Predicting query execution time: Are optimizer cost models really unusable?

  • ,
  • Yun Chi ,
  • Shenghuo Zhu ,
  • Jun'ichi Tatemura ,
  • Hakan Hacigümüs ,
  • Jeffrey F. Naughton

29th IEEE International Conference on Data Engineering (ICDE 2013) |

Publication

Predicting query execution time is useful in many database management issues including admission control, query scheduling, progress monitoring, and system sizing. Recently the research community has been exploring the use of statistical machine learning approaches to build predictive models for this task. An implicit assumption behind this work is that the cost models used by query optimizers are insufficient for query execution time prediction. In this paper we challenge this assumption and show while the simple approach of scaling the optimizer’s estimated cost indeed fails, a properly calibrated optimizer cost model is surprisingly effective. However, even a well-tuned optimizer cost model will fail in the presence of errors in cardinality estimates.

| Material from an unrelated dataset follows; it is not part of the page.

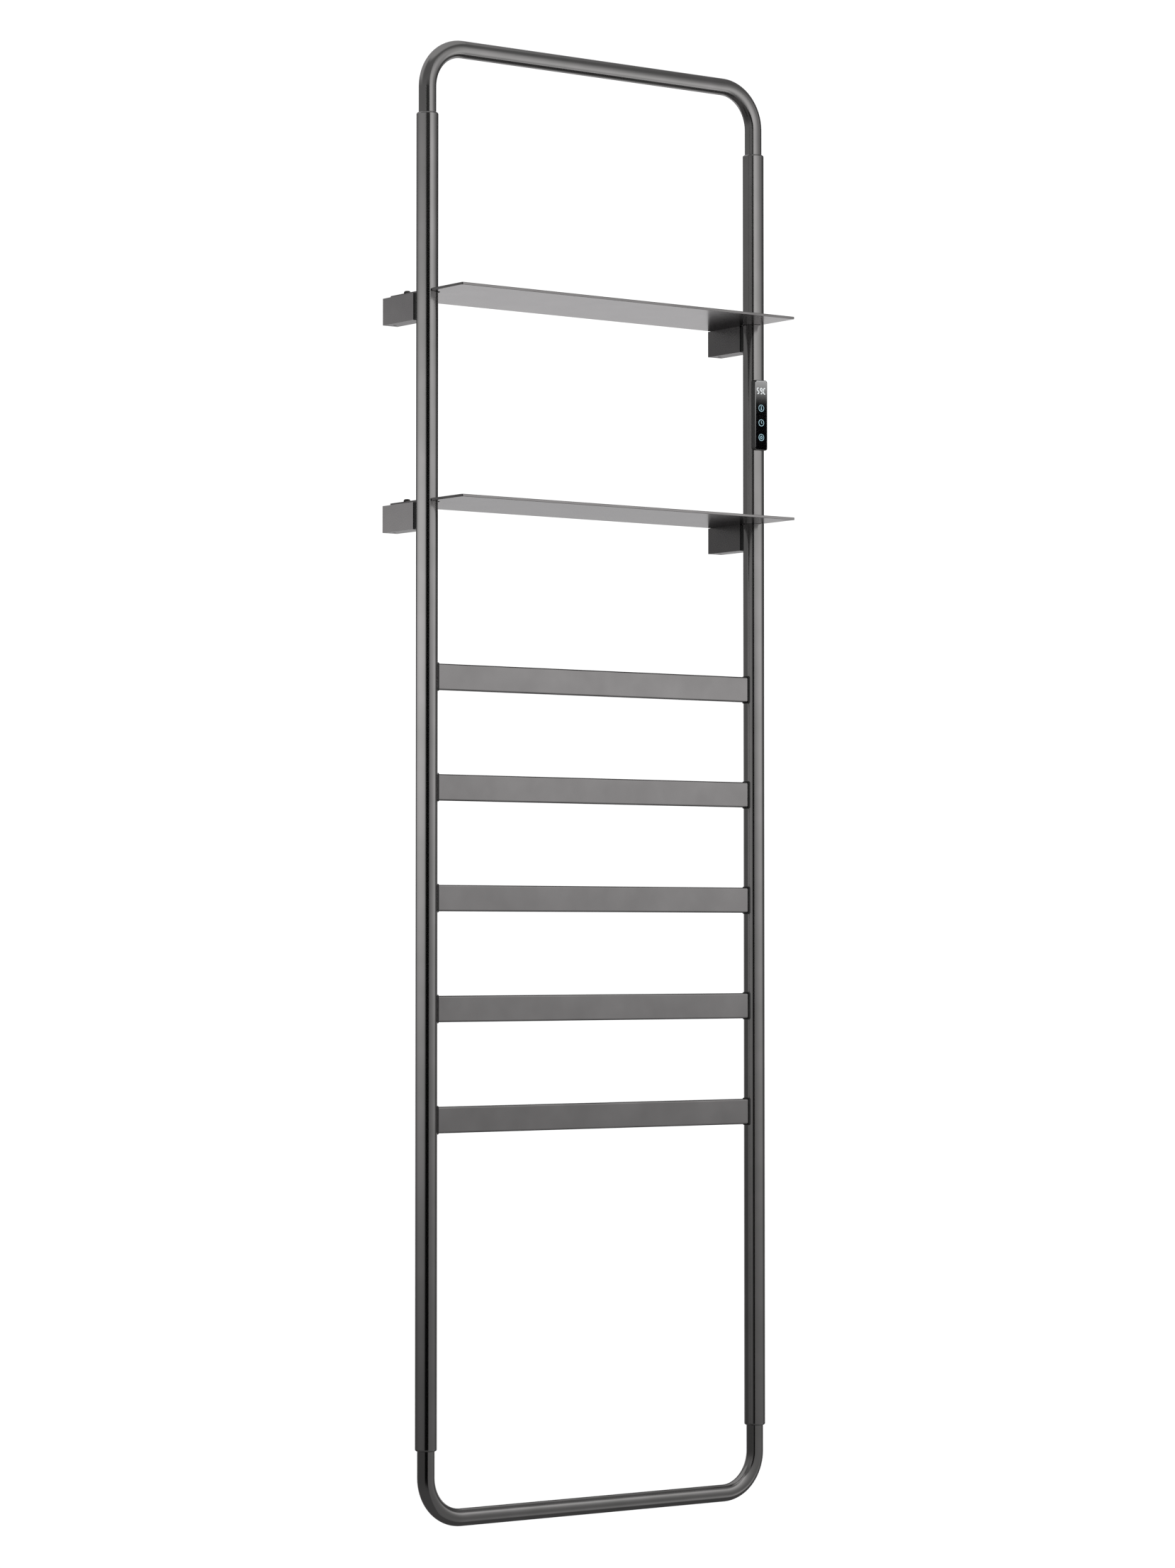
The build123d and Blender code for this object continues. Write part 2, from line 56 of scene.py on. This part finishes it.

Accordingly we investigate the novel idea of spending extra resources to refine estimates for the query plan after it has been chosen by the optimizer but before execution. In our experiments we find that a well calibrated query optimizer model along with cardinality estimation refinement provides a low overhead way to provide estimates that are always competitive and often much better than the best reported numbers from the machine learning approaches.